There was immense variation, but on the whole Western rulers (who had been fighting so furiously since the fifteenth century) thought war would solve their problems, while Eastern rulers (who had generally been fighting less furiously) thought it would not. Japan was the extreme case. After pulling out of Korea in 1598 its leaders decided that there were no profits in conquest, and by the 1630s even concluded that overseas trade was merely losing them valuable goods such as silver and copper. Chinese and Dutch (the only Europeans allowed into Japan by 1640) merchants were hemmed into tiny ghettos in Nagasaki, where the only women allowed to join them were Japanese prostitutes. Not surprisingly, foreign trade dwindled.

Protected from aggression by the wide blue sea, Japan flourished until about 1720. Its population doubled and Edo grew into perhaps the world’s biggest city. Rice, fish, and soy replaced cheaper foods in most people’s diets. And peace reigned: having surrendered their guns to Hideyoshi back in 1587, ordinary Japanese never rearmed. Even the touchy samurai warriors agreed to sort out their quarrels by swordplay alone, which amazed the Westerners who bullied their way into Japan in the 1850s. “
These people seemed
scarcely to know the use of firearms,” one remembered. “It strikes an American, who has from his childhood seen children shoot, that ignorance of arms is an anomaly indicative of primitive innocence and Arcadian simplicity.”

After 1720, though, the picture steadily darkened. Japan was full. Without a technological breakthrough there was no way to squeeze
more food, fuel, clothing, and housing out of the crowded landscape, and without trade there was no way to bring more in. Japanese farmers displayed astonishing ingenuity, and Japanese officials realized the damage that fuel hunger had done to their forests and actively protected them. Japanese elite culture turned toward an austere, beautiful minimalism that conserved resources. But still food prices rose, famines increased, and hungry mobs protested in the streets. This was no Arcadia.

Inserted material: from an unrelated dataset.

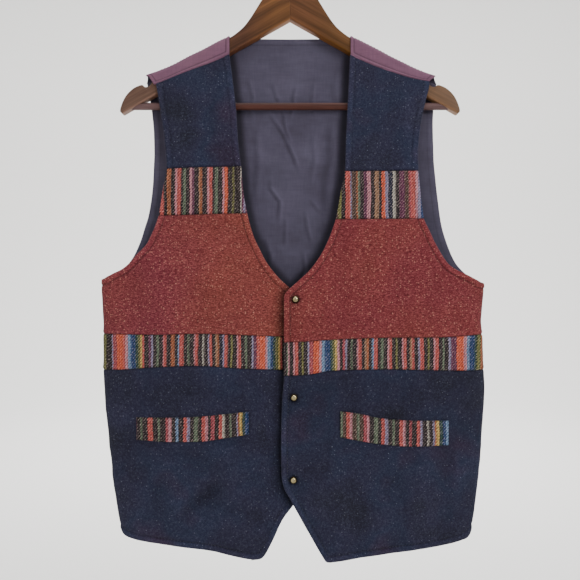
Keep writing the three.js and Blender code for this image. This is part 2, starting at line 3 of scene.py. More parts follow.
import bpy
import numpy as np
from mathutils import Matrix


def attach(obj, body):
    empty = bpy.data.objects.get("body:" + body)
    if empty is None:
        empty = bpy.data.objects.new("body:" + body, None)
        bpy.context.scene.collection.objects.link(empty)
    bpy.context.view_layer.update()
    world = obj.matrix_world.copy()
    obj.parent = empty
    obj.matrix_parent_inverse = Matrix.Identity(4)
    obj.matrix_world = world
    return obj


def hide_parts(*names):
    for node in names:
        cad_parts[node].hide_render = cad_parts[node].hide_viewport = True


# A patchwork wool vest that hangs on a wooden hanger. Blender's unit is the metre; the tables of the cut
# are in millimetres, as a cutter would write them, and millimetre turns them over. +Z is up and the
# front faces -Y. Left and right are the wearer's. A drop is measured down from the hook's seat, and a
# reach outwards from the middle along the cloth.

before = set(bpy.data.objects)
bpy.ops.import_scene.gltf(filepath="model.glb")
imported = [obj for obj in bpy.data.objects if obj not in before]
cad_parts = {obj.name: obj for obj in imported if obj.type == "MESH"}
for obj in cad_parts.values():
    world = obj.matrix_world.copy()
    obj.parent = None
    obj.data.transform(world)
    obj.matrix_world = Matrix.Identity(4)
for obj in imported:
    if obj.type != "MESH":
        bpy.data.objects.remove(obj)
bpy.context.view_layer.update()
millimetre = 0.001

print("stage: cut of the vest")

# Closed section of the vest at each drop: its middle in X, half width, and depth to front and back
sections = {
    "drop": [130, 200, 300, 380, 458, 507, 532, 583, 635, 714, 748, 779, 820],
    "middle": [1, 2, 3, 4, 4.2, 2.6, 3.8, 5.2, 6.6, 7.3, 8, 8.2, 8.2],
    "half": [249, 249, 249, 249, 251.2, 248, 249.9, 250, 247, 239.4, 235.4, 229.6, 223],
    "front": [9.6, 10.5, 13, 15, 17, 18, 18, 18, 17.5, 16.5, 16, 15.5, 15],
    "back": [10.2, 11, 13.5, 15.5, 17, 17.5, 17.5, 17.5, 17, 16, 15.4, 14.5, 14],
}
form = {
    "fullness": 2.5,       # power of the rounded section: 2 is an ellipse
    "bendStart": 0.95,     # share of the half width where the cloth turns to the side seam
    "bendLength": 0.08,
    "seamTurn": 100,       # degrees from the middle of the front to the side seam
    "shoulderDepth": {"front": 9.6, "back": 10.2},
    "shoulderLine": (79, 133, 0.48),   # reach, drop and slope of the shoulders
    "shoulderFlat": 25,
    "shoulderFade": 200,
    "overlap": (85, 75, 3),            # the left front comes forward: from this reach, over, by
    "underlap": (60, 52, -3),          # the right front lies back under it
    "foldFade": (0.2, 0.7),
    "seamGap": 0.12,
}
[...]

The only reason Japan could take this extreme path was that China, the one credible threat to its security, moved the same way. China’s broad, open frontiers meant that population could continue growing through the eighteenth century, but the Qing, too, increasingly shut out the dangerous world across the waters. In 1760 all foreign trade was restricted to Guangzhou, and when Britain’s East India Company sent Lord Macartney to complain about the restrictions in 1793 the emperor Qianlong imperiously replied, “
We have never
valued ingenious articles, nor do we have the slightest need of your country’s manufactures.” Further contact, he concluded, “is not in harmony with the regulations of the Celestial Empire [and] … is of no advantage to your country.”